## REQUIREMENTS
Set the following entries down again exactly, line by line.

## Collection entries
■ ■ ■

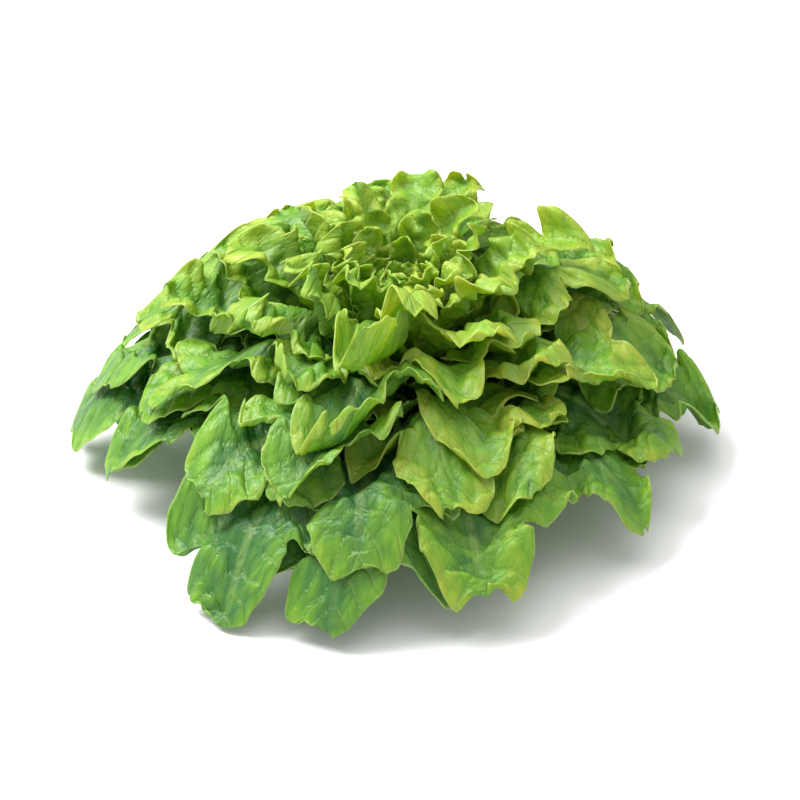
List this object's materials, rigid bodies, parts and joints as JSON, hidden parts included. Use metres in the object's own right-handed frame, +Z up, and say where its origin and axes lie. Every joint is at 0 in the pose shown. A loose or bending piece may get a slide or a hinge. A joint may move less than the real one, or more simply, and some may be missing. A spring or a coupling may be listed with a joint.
{
  "type": "butterhead lettuce, oak-leaf form",
  "caption": "Open head of loose lettuce with lobed, waved leaves in layers round a dense heart, on a short stem cut flat, lying on its cut face.",
  "frame": {"origin": "centre of the stem's cut face, on the surface that the head rests on", "axes": "+Z up through the heart, -Y towards the viewer of the picture, +X to the viewer's right"},
  "size_m": [0.2968, 0.2955, 0.1195],
  "materials": {
    "outer_leaf": "fresh leaf with a soft wet sheen",
    "middle_leaf": "fresh leaf with a soft wet sheen",
    "heart_leaf": "young leaf with a soft wet sheen",
    "stem": "matt cut stalk"
  },
  "bodies": {
    "root": {"leaf_01": "outer_leaf", "leaf_02": "outer_leaf", "leaf_03": "outer_leaf", "leaf_04": "outer_leaf", "leaf_05": "outer_leaf", "leaf_06": "outer_leaf", "leaf_07": "outer_leaf", "leaf_08": "outer_leaf", "leaf_09": "outer_leaf", "leaf_10": "outer_leaf", "leaf_11": "outer_leaf", "leaf_12": "outer_leaf", "leaf_13": "outer_leaf", "leaf_14": "outer_leaf", "leaf_15": "outer_leaf", "leaf_16": "outer_leaf", "leaf_17": "outer_leaf", "leaf_18": "outer_leaf", "leaf_19": "outer_leaf", "leaf_20": "outer_leaf", "leaf_21": "middle_leaf", "leaf_22": "middle_leaf", "leaf_23": "middle_leaf", "leaf_24": "middle_leaf", "leaf_25": "middle_leaf", "leaf_26": "middle_leaf", "leaf_27": "middle_leaf", "leaf_28": "middle_leaf", "leaf_29": "middle_leaf", "leaf_30": "middle_leaf", "leaf_31": "middle_leaf", "leaf_32": "middle_leaf", "leaf_33": "middle_leaf", "leaf_34": "middle_leaf", "leaf_35": "middle_leaf", "leaf_36": "middle_leaf", "leaf_37": "middle_leaf", "leaf_38": "middle_leaf", "leaf_39": "middle_leaf", "leaf_40": "middle_leaf", "leaf_41": "middle_leaf", "leaf_42": "middle_leaf", "leaf_43": "middle_leaf", "leaf_44": "middle_leaf", "leaf_45": "middle_leaf", "leaf_46": "middle_leaf", "heart": "heart_leaf", "stem": "stem"}
  },
  "joints": []
}
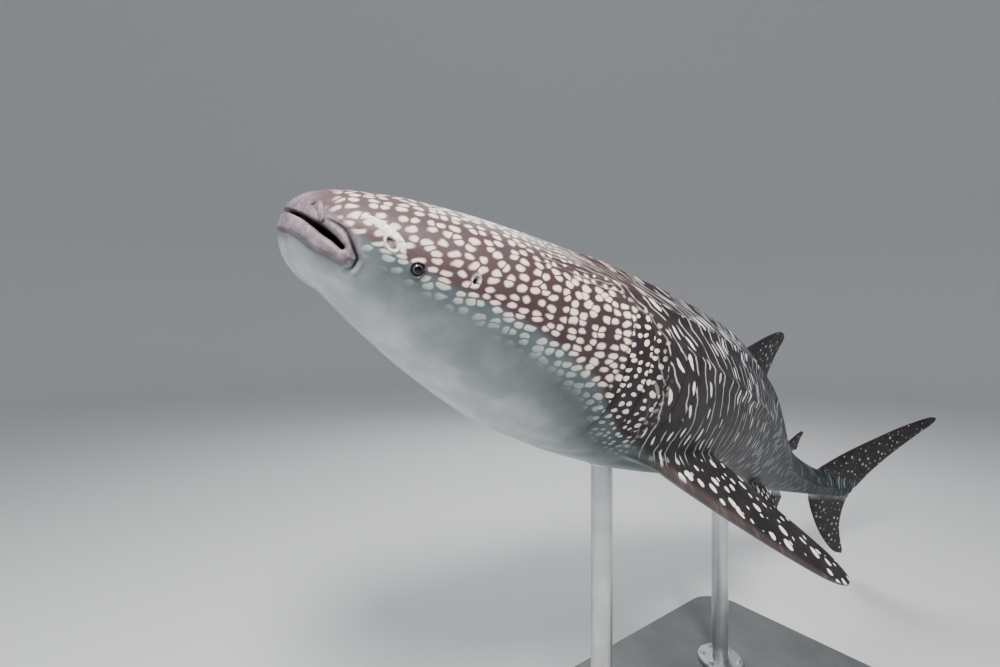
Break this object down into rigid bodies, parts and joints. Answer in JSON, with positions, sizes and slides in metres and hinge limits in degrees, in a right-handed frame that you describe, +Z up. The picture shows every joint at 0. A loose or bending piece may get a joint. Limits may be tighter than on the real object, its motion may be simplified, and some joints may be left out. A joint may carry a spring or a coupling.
{
  "type": "whale shark display model",
  "caption": "Life-size still model of a young whale shark, head raised and tail swung, on a flat base with upright posts.",
  "frame": {"origin": "centre of the underside of the stand's base, on the floor", "axes": "+Z up, the head points to -X and the tail to +X, the animal's left side faces -Y"},
  "size_m": [4.6188, 1.5503, 2.2468],
  "materials": {
    "skin": "matte hide, dark grey-brown with cream spots and lines, pale belly",
    "eye": "glossy dark eye",
    "stand_paint": "satin charcoal paint",
    "stand_steel": "brushed steel"
  },
  "bodies": {
    "root": {"head": "skin", "lower_jaw": "skin", "gill_region": "skin", "trunk_front": "skin", "trunk_middle": "skin", "trunk_rear": "skin", "tail_stalk": "skin", "dorsal_fin_first": "skin", "dorsal_fin_second": "skin", "anal_fin": "skin", "tail_fin_upper": "skin", "tail_fin_lower": "skin", "pectoral_fin_left": "skin", "pectoral_fin_right": "skin", "pelvic_fin_left": "skin", "pelvic_fin_right": "skin", "nasal_flap_left": "skin", "nasal_flap_right": "skin", "eye_left": "eye", "eye_right": "eye", "stand_base": "stand_paint", "stand_post_front": "stand_steel", "stand_post_rear": "stand_steel", "stand_flange_front": "stand_steel", "stand_flange_rear": "stand_steel"}
  },
  "joints": []
}
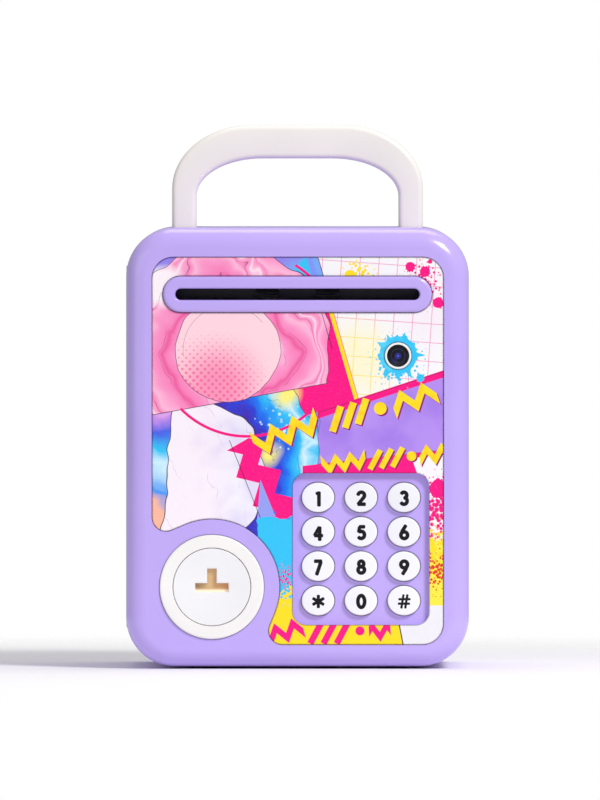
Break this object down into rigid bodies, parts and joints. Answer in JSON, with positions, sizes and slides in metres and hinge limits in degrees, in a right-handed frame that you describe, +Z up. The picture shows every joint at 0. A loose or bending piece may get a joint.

■ ■ ■

## TASK RESPONSE
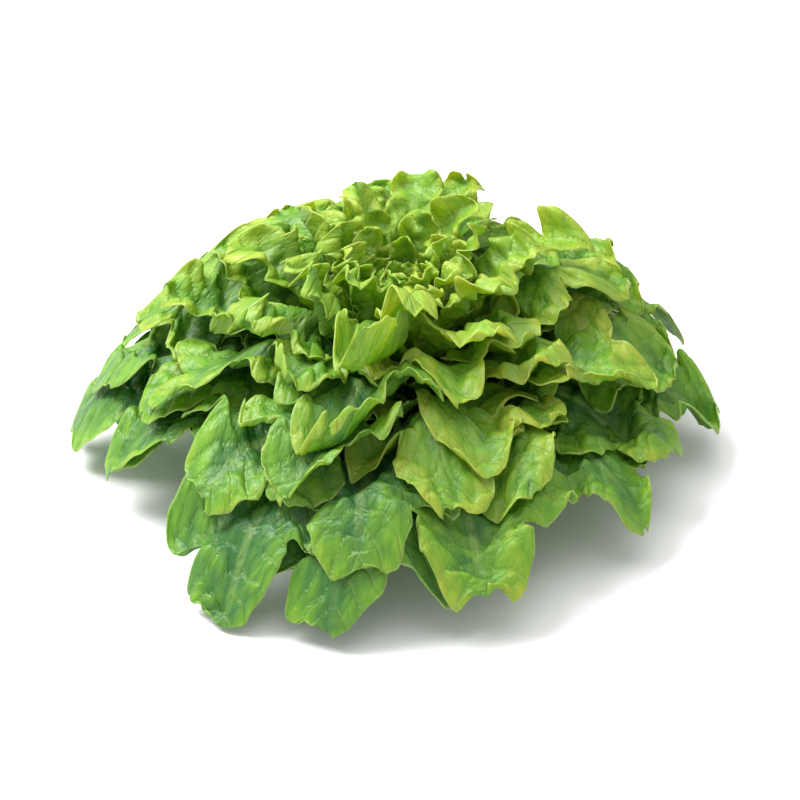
List this object's materials, rigid bodies, parts and joints as JSON, hidden parts included. Use metres in the object's own right-handed frame, +Z up, and say where its origin and axes lie. Every joint is at 0 in the pose shown. A loose or bending piece may get a slide or a hinge. A joint may move less than the real one, or more simply, and some may be missing. A spring or a coupling may be listed with a joint.
{
  "type": "butterhead lettuce, oak-leaf form",
  "caption": "Open head of loose lettuce with lobed, waved leaves in layers round a dense heart, on a short stem cut flat, lying on its cut face.",
  "frame": {"origin": "centre of the stem's cut face, on the surface that the head rests on", "axes": "+Z up through the heart, -Y towards the viewer of the picture, +X to the viewer's right"},
  "size_m": [0.2968, 0.2955, 0.1195],
  "materials": {
    "outer_leaf": "fresh leaf with a soft wet sheen",
    "middle_leaf": "fresh leaf with a soft wet sheen",
    "heart_leaf": "young leaf with a soft wet sheen",
    "stem": "matt cut stalk"
  },
  "bodies": {
    "root": {"leaf_01": "outer_leaf", "leaf_02": "outer_leaf", "leaf_03": "outer_leaf", "leaf_04": "outer_leaf", "leaf_05": "outer_leaf", "leaf_06": "outer_leaf", "leaf_07": "outer_leaf", "leaf_08": "outer_leaf", "leaf_09": "outer_leaf", "leaf_10": "outer_leaf", "leaf_11": "outer_leaf", "leaf_12": "outer_leaf", "leaf_13": "outer_leaf", "leaf_14": "outer_leaf", "leaf_15": "outer_leaf", "leaf_16": "outer_leaf", "leaf_17": "outer_leaf", "leaf_18": "outer_leaf", "leaf_19": "outer_leaf", "leaf_20": "outer_leaf", "leaf_21": "middle_leaf", "leaf_22": "middle_leaf", "leaf_23": "middle_leaf", "leaf_24": "middle_leaf", "leaf_25": "middle_leaf", "leaf_26": "middle_leaf", "leaf_27": "middle_leaf", "leaf_28": "middle_leaf", "leaf_29": "middle_leaf", "leaf_30": "middle_leaf", "leaf_31": "middle_leaf", "leaf_32": "middle_leaf", "leaf_33": "middle_leaf", "leaf_34": "middle_leaf", "leaf_35": "middle_leaf", "leaf_36": "middle_leaf", "leaf_37": "middle_leaf", "leaf_38": "middle_leaf", "leaf_39": "middle_leaf", "leaf_40": "middle_leaf", "leaf_41": "middle_leaf", "leaf_42": "middle_leaf", "leaf_43": "middle_leaf", "leaf_44": "middle_leaf", "leaf_45": "middle_leaf", "leaf_46": "middle_leaf", "heart": "heart_leaf", "stem": "stem"}
  },
  "joints": []
}
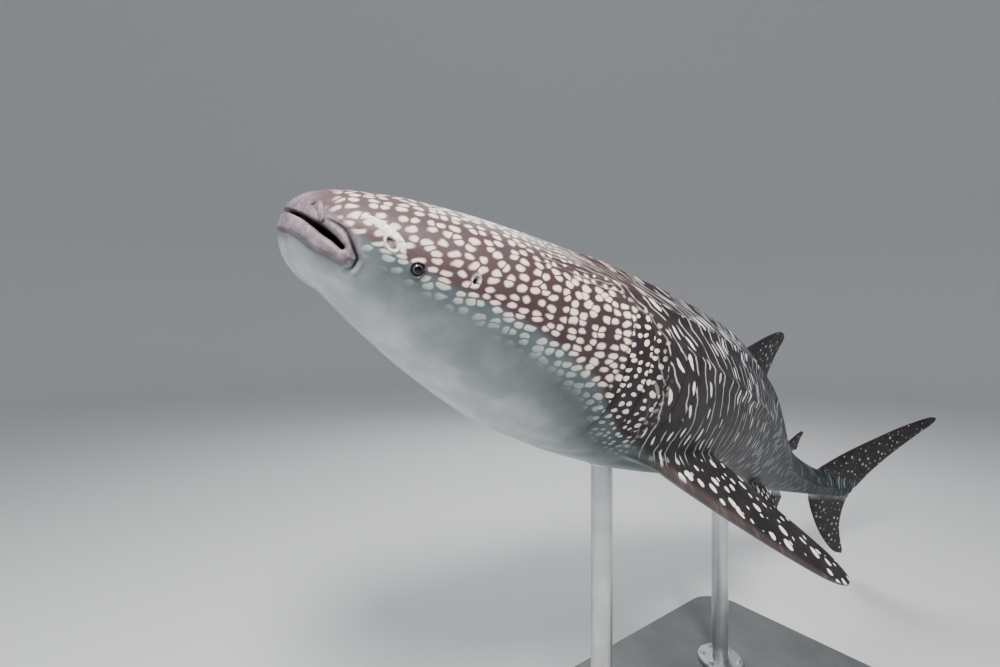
Break this object down into rigid bodies, parts and joints. Answer in JSON, with positions, sizes and slides in metres and hinge limits in degrees, in a right-handed frame that you describe, +Z up. The picture shows every joint at 0. A loose or bending piece may get a joint. Limits may be tighter than on the real object, its motion may be simplified, and some joints may be left out. A joint may carry a spring or a coupling.
{
  "type": "whale shark display model",
  "caption": "Life-size still model of a young whale shark, head raised and tail swung, on a flat base with upright posts.",
  "frame": {"origin": "centre of the underside of the stand's base, on the floor", "axes": "+Z up, the head points to -X and the tail to +X, the animal's left side faces -Y"},
  "size_m": [4.6188, 1.5503, 2.2468],
  "materials": {
    "skin": "matte hide, dark grey-brown with cream spots and lines, pale belly",
    "eye": "glossy dark eye",
    "stand_paint": "satin charcoal paint",
    "stand_steel": "brushed steel"
  },
  "bodies": {
    "root": {"head": "skin", "lower_jaw": "skin", "gill_region": "skin", "trunk_front": "skin", "trunk_middle": "skin", "trunk_rear": "skin", "tail_stalk": "skin", "dorsal_fin_first": "skin", "dorsal_fin_second": "skin", "anal_fin": "skin", "tail_fin_upper": "skin", "tail_fin_lower": "skin", "pectoral_fin_left": "skin", "pectoral_fin_right": "skin", "pelvic_fin_left": "skin", "pelvic_fin_right": "skin", "nasal_flap_left": "skin", "nasal_flap_right": "skin", "eye_left": "eye", "eye_right": "eye", "stand_base": "stand_paint", "stand_post_front": "stand_steel", "stand_post_rear": "stand_steel", "stand_flange_front": "stand_steel", "stand_flange_rear": "stand_steel"}
  },
  "joints": []
}
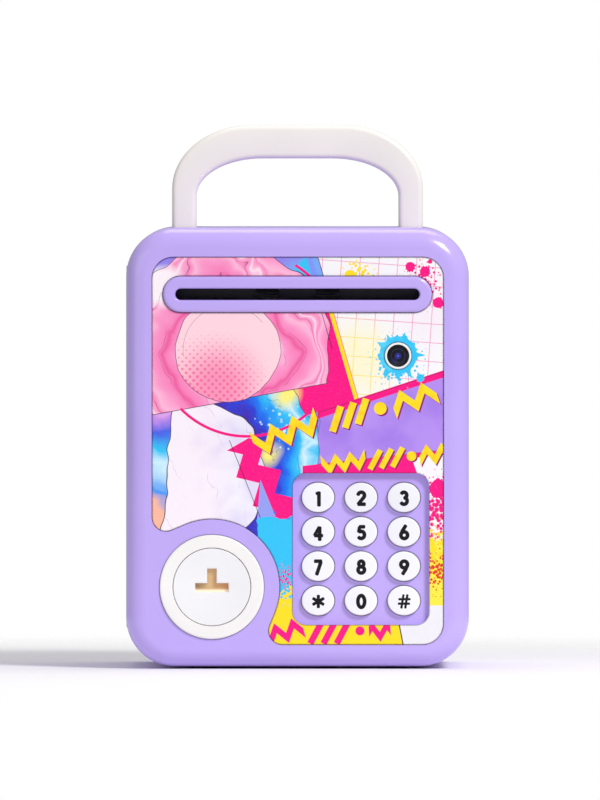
Break this object down into rigid bodies, parts and joints. Answer in JSON, with positions, sizes and slides in metres and hinge limits in degrees, in a right-handed frame that you describe, +Z up. The picture shows every joint at 0. A loose or bending piece may get a joint.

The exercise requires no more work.